BROOKE GLADSTONE: Why should they be? Are they built on demonstrably false assumptions?
ERIC POOLEY: Yes, they are. For example, the National Association of Manufacturers report assumes that between now and 2030 we won't be bringing any more wind power online per year than we did last year. In other words, our transition to clean energy in this country has already peaked. If you have enough assumptions like that, you drive up the costs in your forecast, and reporters don't look under the hood of those reports.
BROOKE GLADSTONE: Are you saying that the press, by giving space to the concerns of business groups, actually distorts the truth with the same false equivalency that marred the coverage of global warming for so many years?
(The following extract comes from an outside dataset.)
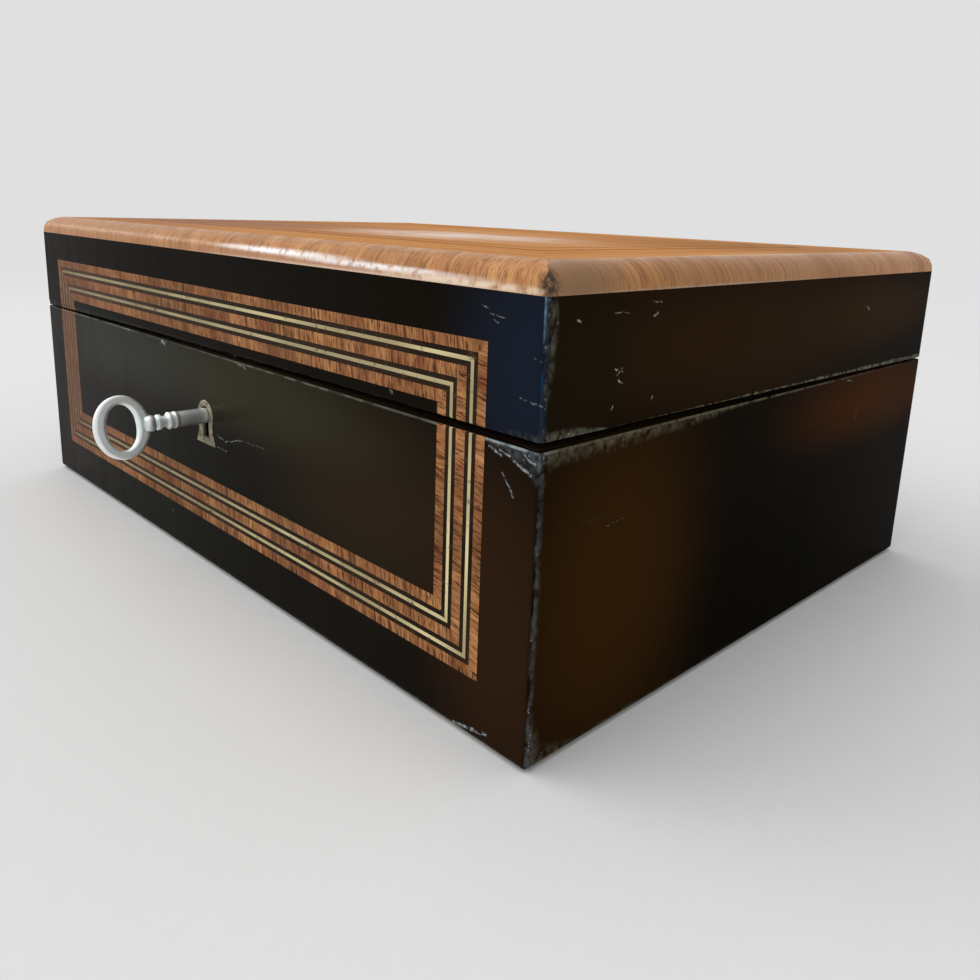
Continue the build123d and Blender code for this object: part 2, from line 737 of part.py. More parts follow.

ERIC POOLEY: The business community absolutely deserves a voice in this debate, and it has one, and it’s wrong to think that the business community is monolithically opposed to action. In fact, there’s a coalition of business groups called U.S. Cap that’s pushing for quick action on climate. It includes companies like G.E. and Dow and Alcoa. So it’s not as if we want to muzzle the business community. All I'm saying is that reporters need to assess the arguments that are being made in a more sophisticated way than they've been doing.
BROOKE GLADSTONE: Now, the principal opponent to the positions taken by these business groups would be the Environmental Defense Fund. Do you see any examples of misdirections, lies of their own?
ERIC POOLEY: Some of the environmentalists have put out reports that are too rosy. They don't pass the smell test. Environmental Defense did something entirely different last year. They didn't set out to cook up a research study that would support their position. They took the five mainstream academic and governmental models that were already out there, the five consensus best reports that exist, and they averaged them together. And that’s how they came up with a report that reminded people that, look, this is affordable and we can do this. Now, that was a good piece of scholarship. That’s not to say that they didn't skew it a little bit just in the way they presented the detail, and they overlooked largely the regional impacts of a cap-and-trade system which would be significant. But if we use the proceeds from a cap-and-trade bill to cushion the impact on consumers, this is still very manageable.
BROOKE GLADSTONE: Let's talk about this Environmental Defense Fund meta study for a second. You said that these were, you know, studies by relatively disinterested parties. They were based on their models. But models of this sort are notoriously inaccurate.
ERIC POOLEY: You’re absolutely right. These models, as I say in my paper, are not crystal balls. EDS said that right up front. You can't believe any one model. That’s why they took the five best and put them together to see if there was some sort of rough consensus emerging, and there was. However, what the opponents have been doing is taking one very skewed report and pretending that they do have a crystal ball.
BROOKE GLADSTONE: And the Chamber of Commerce, which stands with the National Association of Manufacturers, takes the crystal ball even further into ads in which they see people jogging to work because they can't afford to put gasoline in their cars and people cooking their breakfasts over a candle. And that’s potent P.R. But you looked at how the media treated these two sets of economic predictions.
ERIC POOLEY: We took a sample of 40 stories that explored the cost debate and we found that 7 of them were one-sided on one side or the other, 24 were balanced in a sort of stenographer sense – it was the he said/she said opposition – and then 9 stories attempted to play what I call a referee, calling one side or the other if they were playing fast and loose with the facts. And that’s my model for how you have to work a very contentious policy debate like this. Reports aren't getting the time on the beat that they need to master this material. And if you don't master the material, you can't hold the combatants to any sort of standard because they will game you.
BROOKE GLADSTONE: So given the problem that people may not stay on these beats as long as they ought to and that they are prey to this “he said/she said” structure, how do you think news organizations ought to tackle this subject?
ERIC POOLEY: The problem is that the climate policy beat requires expertise in science, politics and business and economics, so it really calls for a team approach. The good news is that The New York Times just created an environmental reporting team that includes all those kinds of reporters, and I think other news organizations should follow suit. Now, of course, what we're seeing is the reverse. CNN just fired its entire seven-person environmental reporting unit. I call this a disposable beat because in the age of slashed newsroom budgets and layoffs, people are getting torn off this beat and thrown at whatever the story of the moment is. And I'm arguing that this is the story of the century here. If a meteor was hurtling toward the Earth and our best scientists were telling us that we had less than 10 years to destroy or divert it, I can tell you that every news organizations worth its salt would be throwing team reporting at that and they'd be letting their people go very deep and do great enterprise journalism about it. Well, this is the equivalent of that right now, and yet our news organizations aren't responding to it that way.
BROOKE GLADSTONE: Eric, thank you very much.
ERIC POOLEY: Thank you, Brooke.
BROOKE GLADSTONE: Eric Pooley’s paper, How Much Would You Pay to Save the Planet, was published by Harvard University’s Shorenstein Center on the Press, Politics and Public Policy.